• **WHAT IS EXPECTED**
Repeat every line below exactly, word for word.

• **RECORDED DATA**
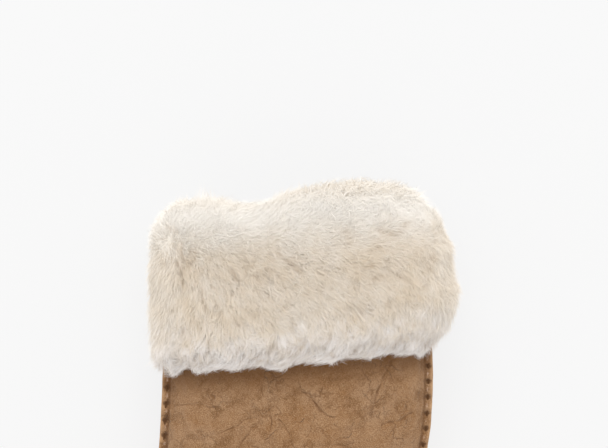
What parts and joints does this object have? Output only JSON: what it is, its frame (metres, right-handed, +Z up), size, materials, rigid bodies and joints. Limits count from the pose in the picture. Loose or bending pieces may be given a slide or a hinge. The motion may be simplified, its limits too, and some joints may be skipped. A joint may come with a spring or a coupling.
{
  "type": "shearling mitten",
  "caption": "Left-hand shearling mitten lying on its palm: two suede panels with an outside stitched edge, open for the hand, and a deep turned-back cuff of wool.",
  "frame": {"origin": "on the surface that the mitten lies on, under the middle of its bounding box", "axes": "+Y out of the mouth along the mitten, +X towards the little finger's side, +Z up from the palm to the back of the hand"},
  "size_m": [0.1882, 0.2584, 0.0583],
  "materials": {
    "suede": "matt tan suede with a short nap, raw paler edges and dark brown thread",
    "wool": "soft matt cream sheep's wool, whiter at its tips"
  },
  "bodies": {
    "root": {"back_panel": "suede", "palm_panel": "suede", "fur_cuff": "wool"}
  },
  "joints": []
}
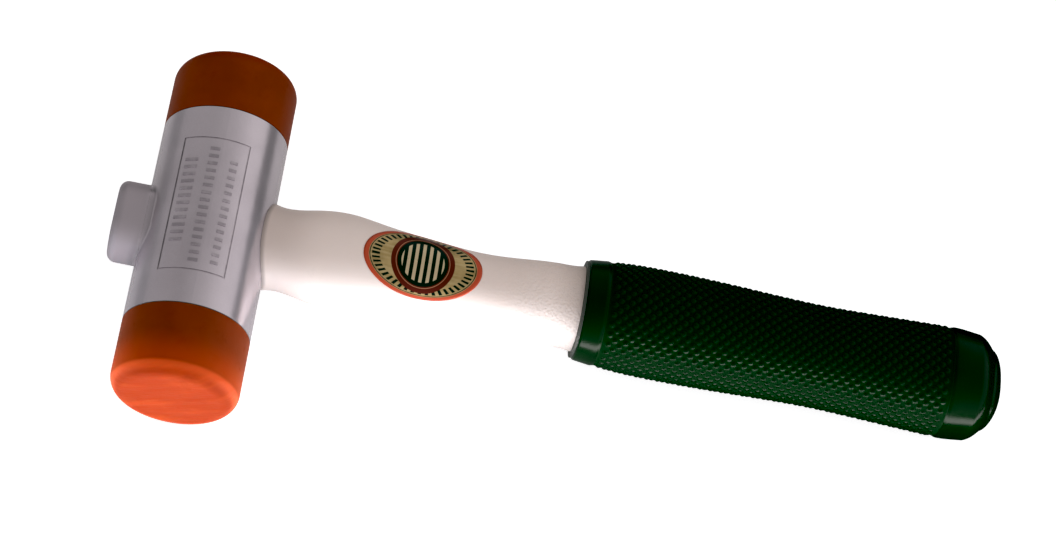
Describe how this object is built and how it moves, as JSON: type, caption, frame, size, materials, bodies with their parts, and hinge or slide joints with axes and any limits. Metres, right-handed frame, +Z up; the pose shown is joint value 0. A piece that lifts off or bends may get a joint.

• **RESULT FOR THIS TASK**
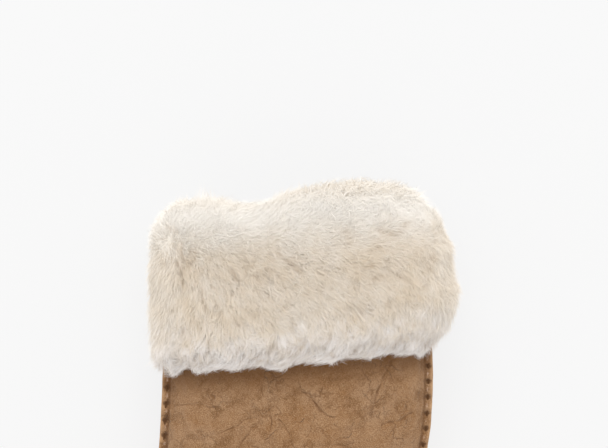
What parts and joints does this object have? Output only JSON: what it is, its frame (metres, right-handed, +Z up), size, materials, rigid bodies and joints. Limits count from the pose in the picture. Loose or bending pieces may be given a slide or a hinge. The motion may be simplified, its limits too, and some joints may be skipped. A joint may come with a spring or a coupling.
{
  "type": "shearling mitten",
  "caption": "Left-hand shearling mitten lying on its palm: two suede panels with an outside stitched edge, open for the hand, and a deep turned-back cuff of wool.",
  "frame": {"origin": "on the surface that the mitten lies on, under the middle of its bounding box", "axes": "+Y out of the mouth along the mitten, +X towards the little finger's side, +Z up from the palm to the back of the hand"},
  "size_m": [0.1882, 0.2584, 0.0583],
  "materials": {
    "suede": "matt tan suede with a short nap, raw paler edges and dark brown thread",
    "wool": "soft matt cream sheep's wool, whiter at its tips"
  },
  "bodies": {
    "root": {"back_panel": "suede", "palm_panel": "suede", "fur_cuff": "wool"}
  },
  "joints": []
}
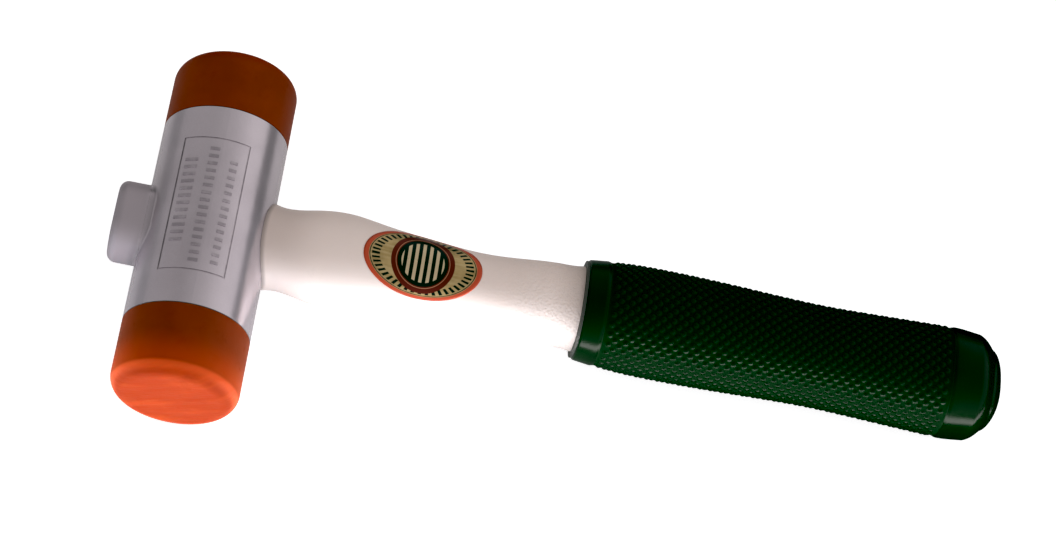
Describe how this object is built and how it moves, as JSON: type, caption, frame, size, materials, bodies with their parts, and hinge or slide joints with axes and any limits. Metres, right-handed frame, +Z up; the pose shown is joint value 0. A piece that lifts off or bends may get a joint.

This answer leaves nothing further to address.